One benefit of slower business is that it presents opportunities to research new strategies. If you’ve looked at your balance sheet and realized that you can cut costs with a more efficient, consolidated system, then switching to a cloud-based shop management system like Tekmetric is a good solution for you.
If you’re wondering if the switch will temporarily keep you from normal operations, have no fear. We prepared for that, too. Tekmetric makes it as easy as possible to switch with remote migration and a roll-out plan that ensures little-to-no downtime. We’ve successfully completed smooth transitions for single shops as well as franchise level companies. Tekmetric was even able to work with the team at Christian Brothers Automotive to switch over more than 200 shops to Tekmetric without them missing a beat.
As one experienced third-party technology vendor put it:
I’ve never seen anything this quick and this smooth. I don’t know what you (Christian Brothers) and the guys at Tekmetric did, but it went super well—way better than we expected or anticipated from our end as a vendor.

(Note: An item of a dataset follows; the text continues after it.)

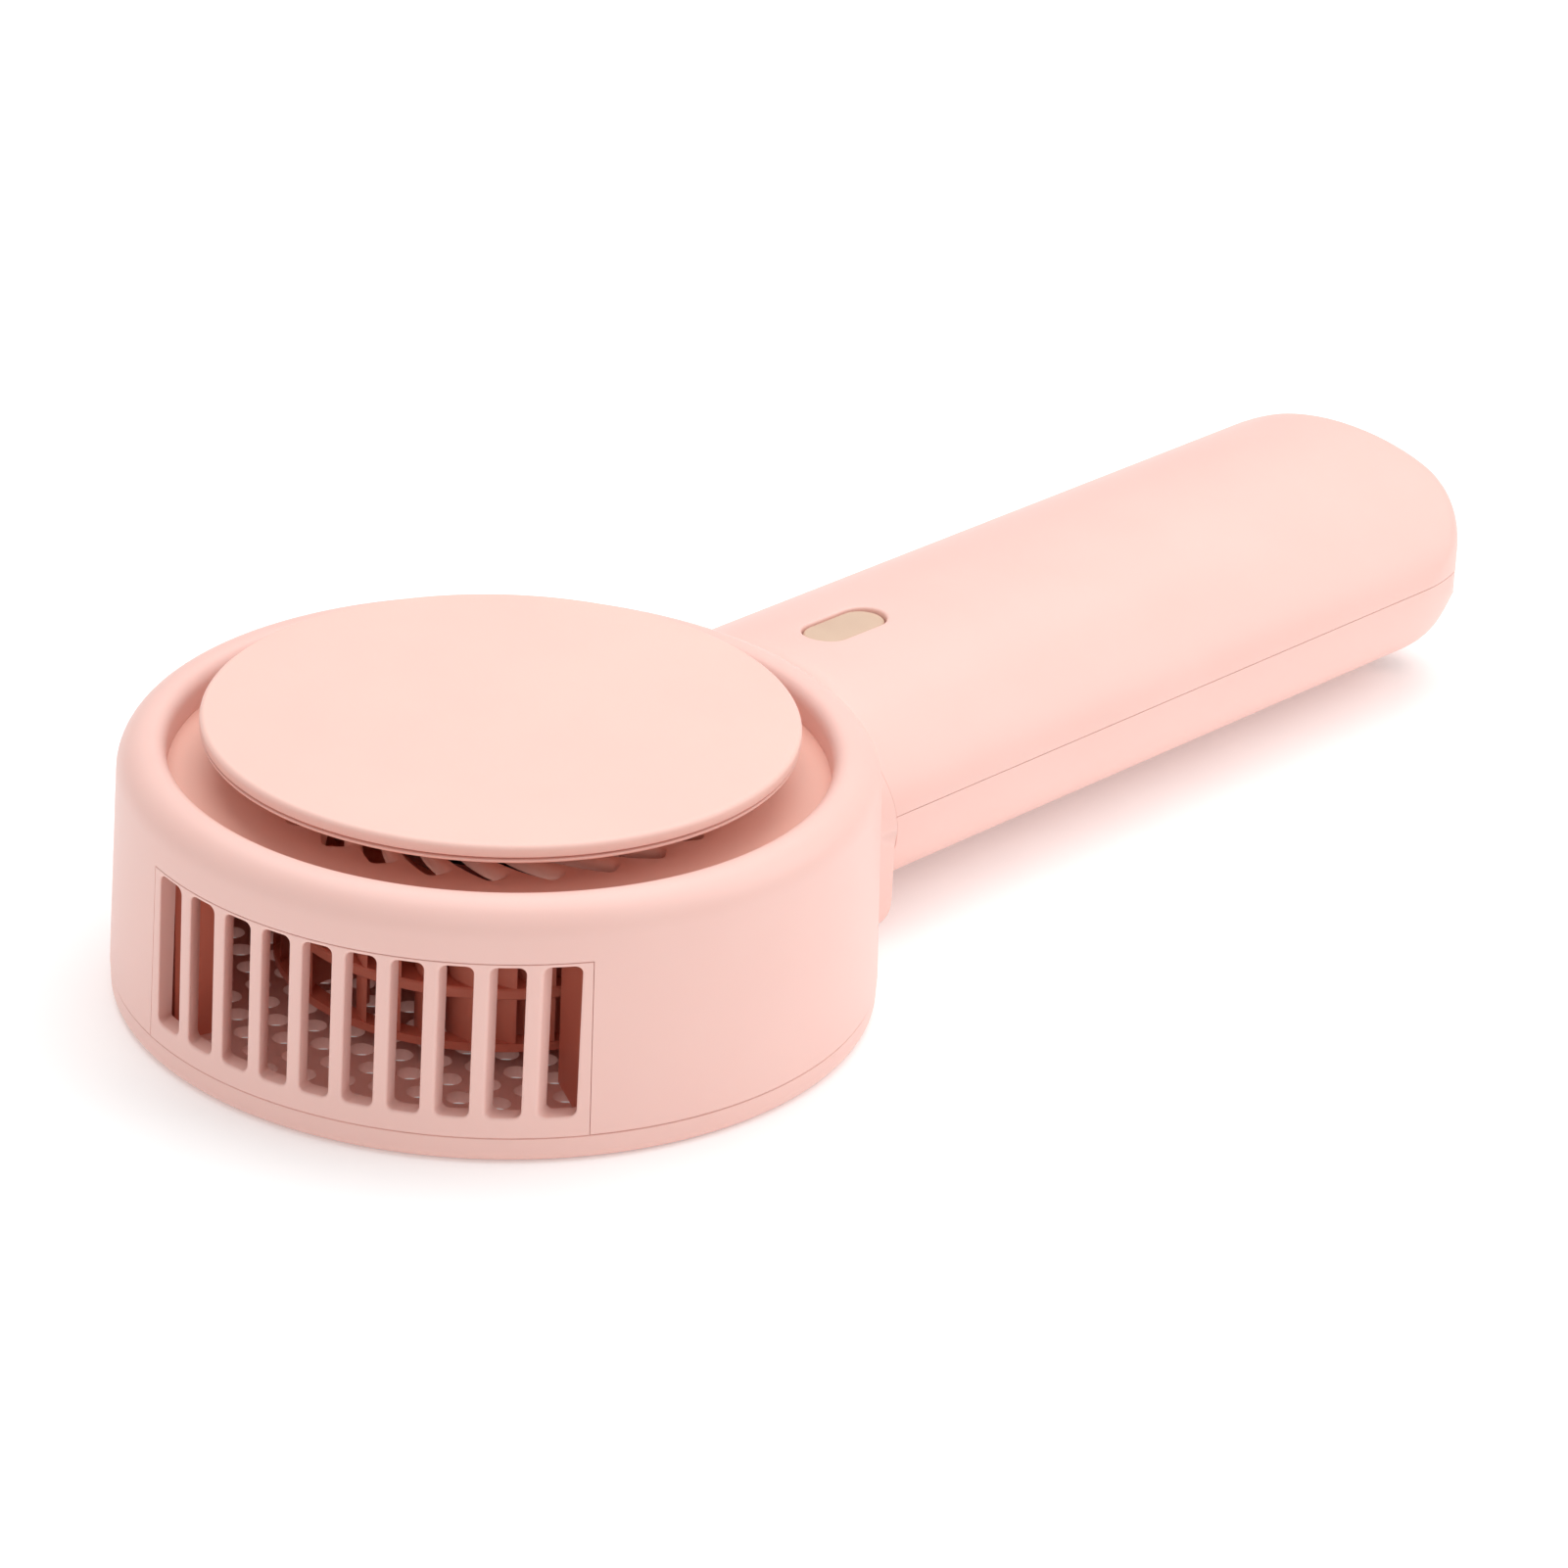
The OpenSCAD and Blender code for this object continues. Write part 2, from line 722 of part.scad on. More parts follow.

The best way to make it through tough times is by working together. We have always seen ourselves as more than just a vendor, but as a partner to the shop owners we work with. Through our user group and direct communication with shop owners, we always keep in close communication with the shops that rely on Tekmetric. Just as you strive to provide the highest level of customer experience to your guests, we will strive to do the same for you.
Let’s roar out of the recession—together—stronger than ever.